Most women enter menopause between ages 45 to 55, but you may experience menopause symptoms in your early 40s. It can be surprising and challenging, but don’t despair. There is help to navigate this experience and make it a manageable one.
Studies put the average age of menopause at 51 or 52. Still, 5% of women will experience menopause in their early 40s – that’s hundreds of thousands of women.
When symptoms happen between 40 – 45 it’s called early menopause. Early menopause is not to be confused with premature menopause which is when you enter menopause before you turn 40. ( It’s not common, but it does happen for a number of young women).

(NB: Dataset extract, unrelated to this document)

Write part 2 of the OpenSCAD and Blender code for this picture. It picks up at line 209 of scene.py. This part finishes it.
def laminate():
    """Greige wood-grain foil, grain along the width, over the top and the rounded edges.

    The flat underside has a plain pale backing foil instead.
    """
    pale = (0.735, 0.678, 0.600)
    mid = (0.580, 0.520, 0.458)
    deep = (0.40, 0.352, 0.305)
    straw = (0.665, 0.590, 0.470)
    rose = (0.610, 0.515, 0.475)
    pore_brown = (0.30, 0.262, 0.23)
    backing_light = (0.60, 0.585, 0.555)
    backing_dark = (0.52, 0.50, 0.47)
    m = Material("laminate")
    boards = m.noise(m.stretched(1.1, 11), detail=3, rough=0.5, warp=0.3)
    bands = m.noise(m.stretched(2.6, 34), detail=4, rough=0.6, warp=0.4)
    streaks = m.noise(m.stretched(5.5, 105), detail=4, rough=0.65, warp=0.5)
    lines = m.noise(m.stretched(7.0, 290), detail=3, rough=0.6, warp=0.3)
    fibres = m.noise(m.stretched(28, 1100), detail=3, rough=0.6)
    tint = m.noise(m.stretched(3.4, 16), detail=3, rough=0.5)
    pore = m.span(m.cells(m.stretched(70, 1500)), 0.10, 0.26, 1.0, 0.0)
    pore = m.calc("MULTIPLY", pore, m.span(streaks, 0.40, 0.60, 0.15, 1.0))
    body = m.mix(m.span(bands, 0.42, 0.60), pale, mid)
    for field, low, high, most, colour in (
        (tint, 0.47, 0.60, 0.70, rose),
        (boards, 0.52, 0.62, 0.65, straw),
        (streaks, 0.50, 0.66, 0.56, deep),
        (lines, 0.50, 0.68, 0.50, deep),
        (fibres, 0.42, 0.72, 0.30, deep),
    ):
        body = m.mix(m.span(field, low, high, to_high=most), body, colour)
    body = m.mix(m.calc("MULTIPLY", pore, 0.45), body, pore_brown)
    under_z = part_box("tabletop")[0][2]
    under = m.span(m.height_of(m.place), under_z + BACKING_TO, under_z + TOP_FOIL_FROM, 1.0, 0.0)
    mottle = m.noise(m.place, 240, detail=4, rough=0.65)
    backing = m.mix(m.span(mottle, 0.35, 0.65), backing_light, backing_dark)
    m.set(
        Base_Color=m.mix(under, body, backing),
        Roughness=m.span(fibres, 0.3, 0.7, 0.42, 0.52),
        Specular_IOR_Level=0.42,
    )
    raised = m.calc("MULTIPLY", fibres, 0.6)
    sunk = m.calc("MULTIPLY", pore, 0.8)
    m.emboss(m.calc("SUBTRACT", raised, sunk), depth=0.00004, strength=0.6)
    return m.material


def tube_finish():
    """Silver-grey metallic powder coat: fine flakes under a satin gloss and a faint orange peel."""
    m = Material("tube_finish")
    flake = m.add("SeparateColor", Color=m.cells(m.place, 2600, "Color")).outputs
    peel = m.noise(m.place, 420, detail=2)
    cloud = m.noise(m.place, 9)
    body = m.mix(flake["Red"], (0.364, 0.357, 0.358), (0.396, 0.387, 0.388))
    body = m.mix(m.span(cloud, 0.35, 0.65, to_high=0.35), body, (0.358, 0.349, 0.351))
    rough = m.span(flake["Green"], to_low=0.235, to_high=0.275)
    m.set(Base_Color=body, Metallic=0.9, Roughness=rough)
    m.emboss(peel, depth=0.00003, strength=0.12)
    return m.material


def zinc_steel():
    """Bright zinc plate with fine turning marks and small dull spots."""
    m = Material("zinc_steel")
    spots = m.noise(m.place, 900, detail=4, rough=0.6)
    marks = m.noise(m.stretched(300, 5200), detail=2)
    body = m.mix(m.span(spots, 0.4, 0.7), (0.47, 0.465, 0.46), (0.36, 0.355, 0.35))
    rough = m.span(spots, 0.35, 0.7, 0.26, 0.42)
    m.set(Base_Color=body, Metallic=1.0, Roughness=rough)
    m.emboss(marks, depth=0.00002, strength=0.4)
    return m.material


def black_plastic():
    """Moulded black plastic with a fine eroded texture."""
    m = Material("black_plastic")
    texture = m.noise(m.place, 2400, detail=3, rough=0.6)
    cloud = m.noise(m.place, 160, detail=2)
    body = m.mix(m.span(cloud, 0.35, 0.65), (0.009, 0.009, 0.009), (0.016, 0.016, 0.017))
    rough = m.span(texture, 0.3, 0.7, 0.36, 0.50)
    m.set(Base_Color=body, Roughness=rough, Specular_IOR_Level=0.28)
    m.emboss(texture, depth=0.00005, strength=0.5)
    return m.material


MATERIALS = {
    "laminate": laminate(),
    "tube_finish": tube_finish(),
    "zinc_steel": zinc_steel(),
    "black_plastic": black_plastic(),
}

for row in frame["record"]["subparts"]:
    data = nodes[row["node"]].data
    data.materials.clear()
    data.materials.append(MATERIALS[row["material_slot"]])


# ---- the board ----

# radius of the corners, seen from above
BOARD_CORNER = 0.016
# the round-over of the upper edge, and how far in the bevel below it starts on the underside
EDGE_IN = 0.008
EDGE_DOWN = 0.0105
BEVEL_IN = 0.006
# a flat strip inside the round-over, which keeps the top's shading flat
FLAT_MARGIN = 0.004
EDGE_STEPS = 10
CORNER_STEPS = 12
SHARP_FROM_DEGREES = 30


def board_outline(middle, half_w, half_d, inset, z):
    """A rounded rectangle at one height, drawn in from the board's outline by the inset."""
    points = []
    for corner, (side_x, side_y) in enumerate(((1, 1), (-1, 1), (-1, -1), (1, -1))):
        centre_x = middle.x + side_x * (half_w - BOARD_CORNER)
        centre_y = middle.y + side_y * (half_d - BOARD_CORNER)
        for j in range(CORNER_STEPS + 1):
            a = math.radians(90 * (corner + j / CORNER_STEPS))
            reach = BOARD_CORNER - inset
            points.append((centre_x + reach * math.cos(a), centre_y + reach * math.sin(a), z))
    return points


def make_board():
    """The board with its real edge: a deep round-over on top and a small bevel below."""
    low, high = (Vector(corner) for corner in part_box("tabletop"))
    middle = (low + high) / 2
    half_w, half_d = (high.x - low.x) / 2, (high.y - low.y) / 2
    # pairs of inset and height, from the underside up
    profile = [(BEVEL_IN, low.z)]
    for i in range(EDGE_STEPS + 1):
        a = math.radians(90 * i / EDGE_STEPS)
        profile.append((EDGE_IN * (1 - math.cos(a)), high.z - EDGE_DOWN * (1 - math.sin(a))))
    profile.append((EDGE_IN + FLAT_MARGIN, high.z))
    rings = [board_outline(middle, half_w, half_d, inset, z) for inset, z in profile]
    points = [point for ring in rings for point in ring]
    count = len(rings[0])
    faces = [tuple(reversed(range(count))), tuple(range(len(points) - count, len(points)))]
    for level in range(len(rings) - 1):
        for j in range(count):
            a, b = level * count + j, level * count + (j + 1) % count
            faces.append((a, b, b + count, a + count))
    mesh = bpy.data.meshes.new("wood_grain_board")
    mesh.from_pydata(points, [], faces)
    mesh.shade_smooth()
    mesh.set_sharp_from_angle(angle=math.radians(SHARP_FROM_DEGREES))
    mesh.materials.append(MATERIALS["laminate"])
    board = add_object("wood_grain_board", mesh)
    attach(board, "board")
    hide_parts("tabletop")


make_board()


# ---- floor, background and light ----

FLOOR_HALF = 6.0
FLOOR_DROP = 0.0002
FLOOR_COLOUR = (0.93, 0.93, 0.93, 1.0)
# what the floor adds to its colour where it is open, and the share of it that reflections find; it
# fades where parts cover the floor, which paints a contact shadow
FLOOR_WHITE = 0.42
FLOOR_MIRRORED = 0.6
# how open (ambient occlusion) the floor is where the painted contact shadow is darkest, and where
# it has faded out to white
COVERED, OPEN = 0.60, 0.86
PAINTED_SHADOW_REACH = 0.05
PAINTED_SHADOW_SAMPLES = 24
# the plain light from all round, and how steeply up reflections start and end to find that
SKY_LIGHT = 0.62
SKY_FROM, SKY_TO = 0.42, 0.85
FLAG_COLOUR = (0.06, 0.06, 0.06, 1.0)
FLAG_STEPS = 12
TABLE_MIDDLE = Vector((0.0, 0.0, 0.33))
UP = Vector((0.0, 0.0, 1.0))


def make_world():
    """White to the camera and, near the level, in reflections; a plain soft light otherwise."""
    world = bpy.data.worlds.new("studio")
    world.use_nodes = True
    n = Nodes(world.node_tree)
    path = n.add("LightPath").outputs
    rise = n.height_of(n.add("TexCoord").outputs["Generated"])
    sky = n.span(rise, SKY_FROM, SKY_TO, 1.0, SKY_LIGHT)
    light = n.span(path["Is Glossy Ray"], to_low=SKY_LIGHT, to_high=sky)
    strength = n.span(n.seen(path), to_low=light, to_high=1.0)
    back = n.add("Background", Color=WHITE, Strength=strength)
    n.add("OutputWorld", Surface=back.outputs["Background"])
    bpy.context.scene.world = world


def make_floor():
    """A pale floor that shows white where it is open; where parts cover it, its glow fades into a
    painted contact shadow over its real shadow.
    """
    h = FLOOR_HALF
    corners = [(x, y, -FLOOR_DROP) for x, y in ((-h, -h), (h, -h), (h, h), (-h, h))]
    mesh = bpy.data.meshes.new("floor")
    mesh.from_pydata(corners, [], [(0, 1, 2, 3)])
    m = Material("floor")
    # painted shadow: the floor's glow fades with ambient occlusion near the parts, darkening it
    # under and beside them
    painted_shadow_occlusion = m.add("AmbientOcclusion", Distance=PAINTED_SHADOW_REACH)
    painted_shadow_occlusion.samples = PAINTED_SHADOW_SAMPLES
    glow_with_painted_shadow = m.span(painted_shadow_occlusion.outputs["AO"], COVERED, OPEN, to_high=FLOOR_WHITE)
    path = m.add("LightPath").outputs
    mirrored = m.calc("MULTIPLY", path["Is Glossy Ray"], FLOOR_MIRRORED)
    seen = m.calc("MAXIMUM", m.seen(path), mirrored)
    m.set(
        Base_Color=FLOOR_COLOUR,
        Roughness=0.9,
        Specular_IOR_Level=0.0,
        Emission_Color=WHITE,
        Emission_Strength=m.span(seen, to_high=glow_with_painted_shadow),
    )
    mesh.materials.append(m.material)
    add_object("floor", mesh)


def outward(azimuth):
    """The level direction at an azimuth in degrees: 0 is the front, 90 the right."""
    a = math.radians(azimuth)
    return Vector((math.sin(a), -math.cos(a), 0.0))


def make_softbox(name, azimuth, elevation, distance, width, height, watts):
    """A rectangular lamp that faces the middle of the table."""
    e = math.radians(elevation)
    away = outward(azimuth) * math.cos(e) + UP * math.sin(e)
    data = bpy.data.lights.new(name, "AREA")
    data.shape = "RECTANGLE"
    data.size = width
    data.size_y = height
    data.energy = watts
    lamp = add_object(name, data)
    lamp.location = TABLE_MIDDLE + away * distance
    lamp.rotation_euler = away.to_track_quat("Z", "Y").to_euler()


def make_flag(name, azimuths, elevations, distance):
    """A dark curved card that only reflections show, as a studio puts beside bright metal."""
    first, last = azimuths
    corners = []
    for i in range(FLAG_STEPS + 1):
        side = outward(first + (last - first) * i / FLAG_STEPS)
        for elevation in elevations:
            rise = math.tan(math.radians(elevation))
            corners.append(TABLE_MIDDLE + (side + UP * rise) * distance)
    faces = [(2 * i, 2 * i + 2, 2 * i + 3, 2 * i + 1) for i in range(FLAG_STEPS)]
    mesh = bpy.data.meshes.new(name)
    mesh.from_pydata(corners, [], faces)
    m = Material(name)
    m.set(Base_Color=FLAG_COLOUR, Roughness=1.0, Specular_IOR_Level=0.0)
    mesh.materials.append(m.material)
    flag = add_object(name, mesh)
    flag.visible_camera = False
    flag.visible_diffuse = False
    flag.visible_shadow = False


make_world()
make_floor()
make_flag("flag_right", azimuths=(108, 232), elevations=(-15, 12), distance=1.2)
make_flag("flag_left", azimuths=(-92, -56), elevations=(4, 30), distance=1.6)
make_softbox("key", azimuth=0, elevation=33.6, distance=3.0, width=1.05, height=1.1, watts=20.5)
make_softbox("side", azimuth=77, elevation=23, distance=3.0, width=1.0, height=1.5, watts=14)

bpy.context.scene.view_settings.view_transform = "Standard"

Menopause is defined as the cessation of a woman’s period for 12 months. The estrogen in your body begins to decline and as a result your ovaries no longer release eggs. This decline in estrogen and egg production is gradual. It’s this slow decrease that produces the array of symptoms associated with menopause.
The menopause symptoms in your early 40s are similar to those experienced by women who enter menopause later in life.
Most women will experience hot flashes – a sudden increase in temperature in the upper body especially across your chest. However, no two women have exactly the same combination of signs.
In early menopause you may experience one or several of the following symptoms:
- Irregular periods
- Hot flashes
- Night sweats
- Vaginal dryness
- Joint and leg pain
- Mood changes
- Weight gain
- A racing heart
- Difficulty concentrating
- A frequent need to urinate
- Breast tenderness
- Hair loss
Early menopause has several causes. However, according to medical experts, for at least 50% of women the cause is unknown. The one contributor you can control is smoking. Others that are beyond our control are surgeries to remove ovaries or the uterus ( a hysterectomy), HIV/AIDS, autoimmune diseases, chemotherapy or radiation, mumps and chronic fatigue syndrome.
Researchers have also found a link between menopause symptoms in your early 40s and: getting one’s period before age 11; chromosomal abnormalities like Fragile X, and having a history of early menopause in your family.
If you are experiencing symptoms, there is help. But be sure to check in with your doctor or other medical provider. They will likely ask about your period history, family history of menopause and likely administer blood tests to check your hormonal levels. Early menopause can impact your health later on predisposing you to heart attacks, stroke or osteoporosis.
Medical and lifestyle interventions can help mitigate these risks.
And in the meantime there is help to cope with any discomfort you may be feeling. Regular exercise, drinking lots of water and prioritizing a good night’s sleep are baseline interventions you should be practicing daily.